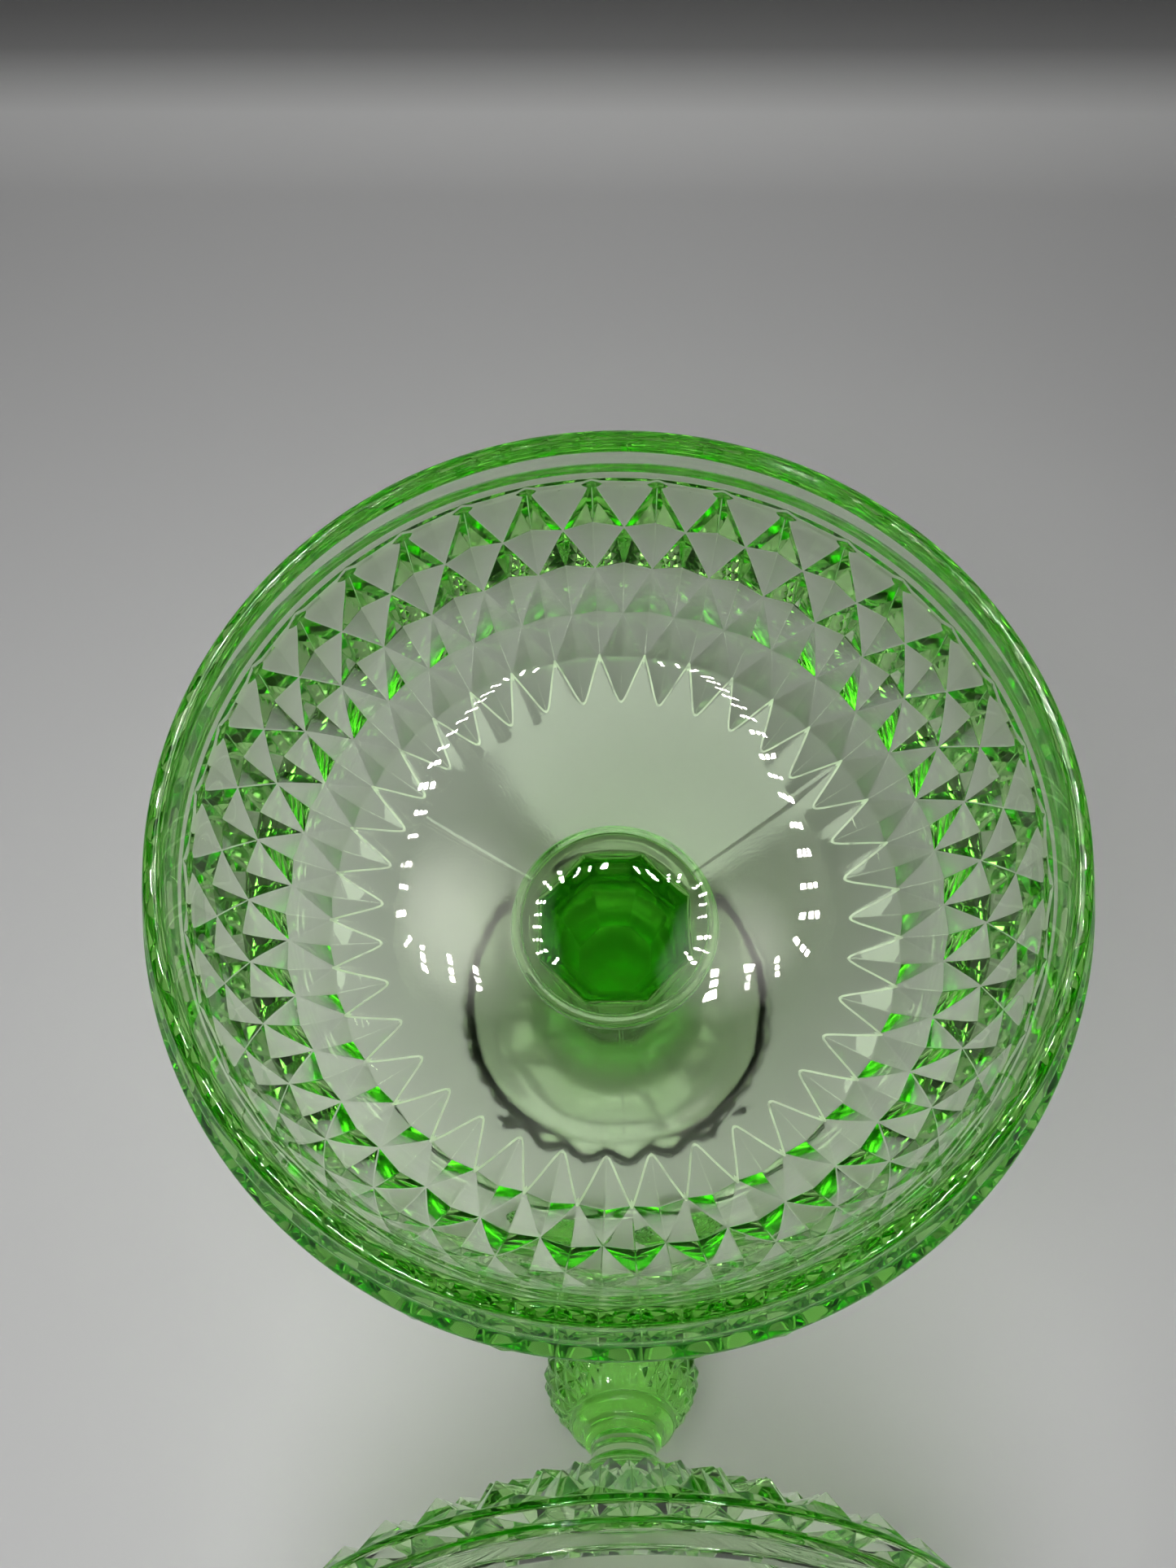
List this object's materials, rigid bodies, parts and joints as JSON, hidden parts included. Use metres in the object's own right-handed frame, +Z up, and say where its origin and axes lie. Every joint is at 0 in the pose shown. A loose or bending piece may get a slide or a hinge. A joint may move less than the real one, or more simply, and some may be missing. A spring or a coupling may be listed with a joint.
{
  "type": "covered footed glass dish",
  "caption": "Covered footed dish in pressed green glass with diamond-point walls: an open bowl on a stem and foot, with its loose domed lid lying tipped over in front.",
  "frame": {"origin": "centre of the circle that the foot stands on, on the table", "axes": "+Z up along the dish's axis, -Y from the dish towards the lid that lies in front of it, +X to the right seen from the lid's side"},
  "size_m": [0.1732, 0.2992, 0.184],
  "materials": {
    "dish_glass": "fire-polished pressed green glass, clear",
    "lid_glass": "fire-polished pressed green glass, clear, lightly marked on the seat"
  },
  "bodies": {
    "dish": {"bowl": "dish_glass", "stem_collar": "dish_glass", "stem": "dish_glass", "foot": "dish_glass"},
    "lid_piece": {"lid": "lid_glass", "finial": "lid_glass"}
  },
  "joints": [
    {"name": "lid_lift", "type": "slide", "parent": "dish", "child": "lid_piece", "axis": [0, -0.5, 0.866], "range_m": [0, 0.2]}
  ]
}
+++
Set task:
Return all lines containing "loose".

Exercise response:
List this object's materials, rigid bodies, parts and joints as JSON, hidden parts included. Use metres in the object's own right-handed frame, +Z up, and say where its origin and axes lie. Every joint is at 0 in the pose shown. A loose or bending piece may get a slide or a hinge. A joint may move less than the real one, or more simply, and some may be missing. A spring or a coupling may be listed with a joint.
  "caption": "Covered footed dish in pressed green glass with diamond-point walls: an open bowl on a stem and foot, with its loose domed lid lying tipped over in front.",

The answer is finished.